Other than today and on Holy Thursday, in the Extraordinary Form, this Gospel passage is read at the end of each Mass and is called the Last Gospel. This practice began in England in what is called the Sarum Rite from the twelfth century. Between the eleven hundreds and the fifteen hundreds, it was a private prayer for the priest to say after Mass. Pope St. Pius V added it to every Mass (with few exceptions) in 1570. It was eliminated in the post-Conciliar changes to the Missal in 1965.
But the value is that, at the end of each Mass in the Extraordinary Form, priest and people are reminded of this overarching theme of salvation: God in Himself; God in the Incarnation; God’s grace and truth given to us to become children of God, a revelation only made possible by the Incarnation of the Eternal Word. And the Eucharist, just received at the time of the Last Gospel, is precisely the same Word, who strengthens the individual Catholic in the Theo-drama of God’s victory of light over darkness and holiness over sin.
This focus on the divinity of Christ also reminds us of the power of Christmas over all the other ways that God communicated. The Letter to the Hebrews adeptly reminds us that God has spoken to us in partial and various ways. He walked with Adam and Eve in the cool of the evening. He spoke to Noah and commanded him to build an ark to save the righteous. He called Abraham out of Ur of the Chaldees. He called Moses to free His people from bondage in Egypt to freedom in the Promised Land. He anointed David to be the king and shepherd of His people, Israel. He gave Solomon the plan for the Temple and dwelt there. He sent prophets to remind the people of their commitment to follow God and the consequences if they did not. And all of those were good.
But at that first Christmas, God chose to speak for Himself. An ambassador is a good communication of the wishes and expectations of a ruler. But the ruler himself communicates in a way that far surpasses a spokesman. A picture or a painting can capture some of the beauty of a landscape. But to be in the presence of the reality far surpasses any representation of that beauty. Our Lord is the ruler. Our Lord is the beautiful landscape. And in encountering Him, in the Incarnation, we have the chance to appreciate the reality beyond the shadows the prefigured it.

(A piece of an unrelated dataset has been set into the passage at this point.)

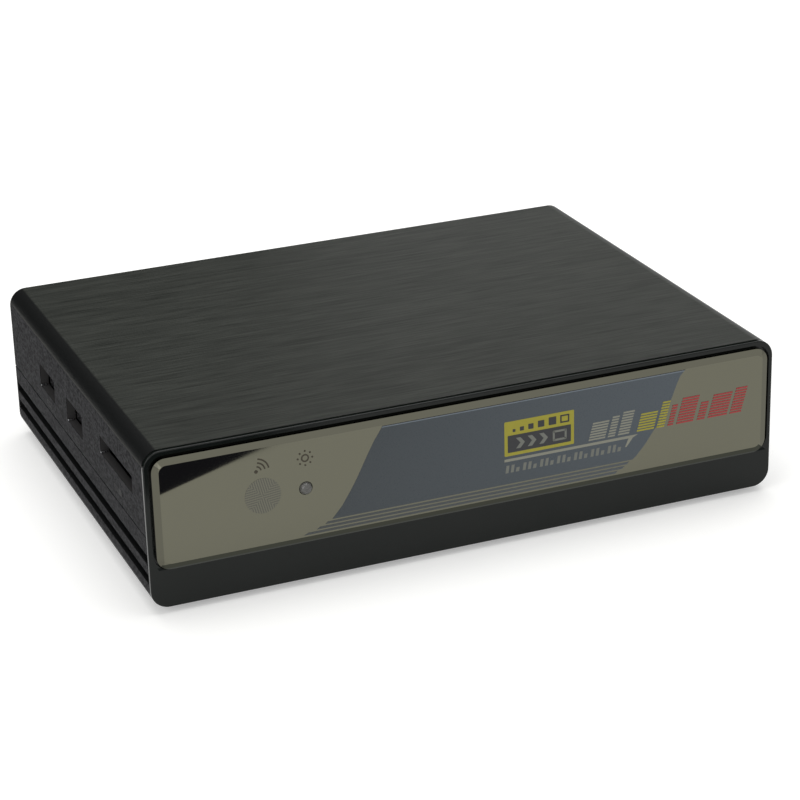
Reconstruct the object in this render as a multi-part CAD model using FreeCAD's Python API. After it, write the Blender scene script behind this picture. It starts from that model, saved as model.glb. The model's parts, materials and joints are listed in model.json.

This may not be the Christmas Gospel we anticipate. But it’s the Christmas Gospel that explains not just that day, but all of salvation history. This Prologue reminds us that Christmas is not just about the baby that we see with our eyes, but the God that we see with our faith. May our appreciation of the Word made Flesh, spur us on to live in the grace and truth that come from Jesus Christ, who with the Father and the Holy Spirit are one God, for ever and ever. Amen.